There was high-octane drama in the forex market on Wednesday. The rupee went into a tailspin in the morning and was down more than 3 per cent by 10.30 am, even as market participants watched thunder-struck.

It recovered slightly in the afternoon, perhaps with some central bank help, to an intra-day high of 66.9. However, it ended the day at 68.80. The Food Security Bill, ongoing skirmish in Syria and its effect on crude oil prices are cited as the triggers for this round of selling. We caught up with some forex dealers to check the mood in the dealing rooms. Here’s what they had to say:

Circuit filter

Confusion prevailed in exchange-traded currency futures market on Wednesday morning as dealers could not put in orders. “Order entry in currency derivative contracts for the first six months is not accepted if the contract price moves 3 per cent above or below the previous day’s close,” says S. Venkateswaran, Partner, Maconochie & Co. Many brokerages, therefore, could not enter orders around 10.30 am when the contract price rose 3 per cent above the previous day’s close. But the exchanges exercised their discretion to push the circuit limit by another 2 per cent in order to let trading continue.

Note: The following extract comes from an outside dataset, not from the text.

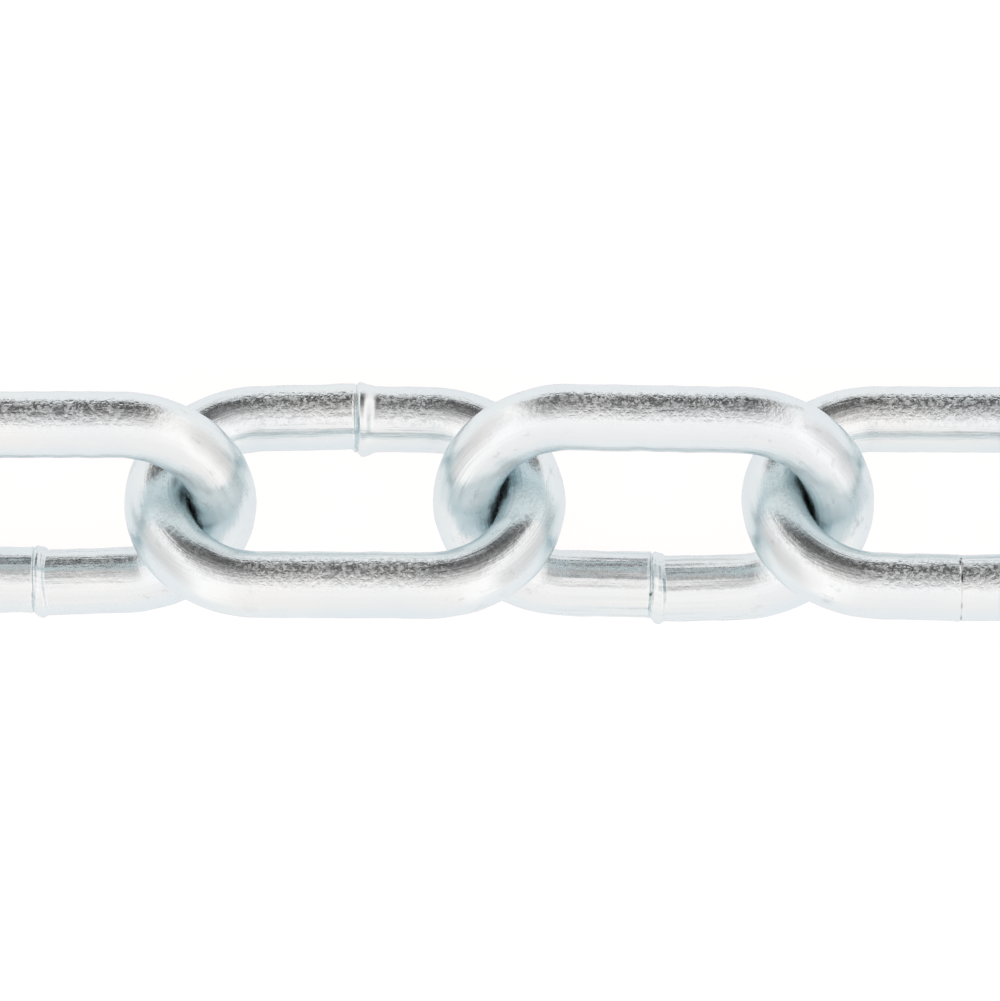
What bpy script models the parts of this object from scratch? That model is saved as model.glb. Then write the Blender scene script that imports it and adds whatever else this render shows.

Monjit Gogoi, Regional Director, Alpari Financial Services, believes that the currency fall was due to genuine dollar demand from importers and foreign institutional investors who want to move money out of the country after selling bond and equity assets. He thinks expectation of the rupee hitting 70 to 72 against the dollar soon, is causing urgency. With external debt to the tune of $172 billion falling due by March 2014, he feels companies with these obligations could also be lining up to buy dollars.

Reducing losses

Abhishek Goenka, CEO, India Forex Advisors, concurs saying Wednesday’s trading showed there was a mad rush for dollars. “Everyone is in a hurry as there is the fear that you can lose Rs 10 lakh in the next ten minutes. We are advising importers to buy dollars at every level. This is naturally creating a huge demand for the greenback. Exporters, on the other hand, are not selling since they don’t think the rupee has bottomed yet.”

“RBI did intervene on Tuesday and it is again intervening periodically today. But the interventions are resulting in only short-lived pull-backs. Given the limited fire-power (forex reserves) there is not much they can do,” added Gogoi.

Inter-bank market

The inter-bank market is, however, quiet, and in a wait-and-watch mode. Ajay Marwaha, Head Trading, Treasury, HDFC Bank, says, “The volumes are currently very low in the inter-bank market. Since RBI’s liquidity tightening measures announced in July, the rupee has depreciated another 15 per cent and banks are keenly tracking RBI’s further rate action. As it stands, the 91- and 182-day treasury bills were auctioned at 100 basis points above the cut-off last week. This raises the question as to whether this signals another increase in interest rates by the central bank.”

One group that is cheerful amidst all this gloom is the small retail investor who trades in exchange-traded currency futures and options. “Around 60 per cent of the transactions in exchange-traded futures and options comes from trading. These traders are happy with the movement of more than one rupee every day,” says Venkateswaran.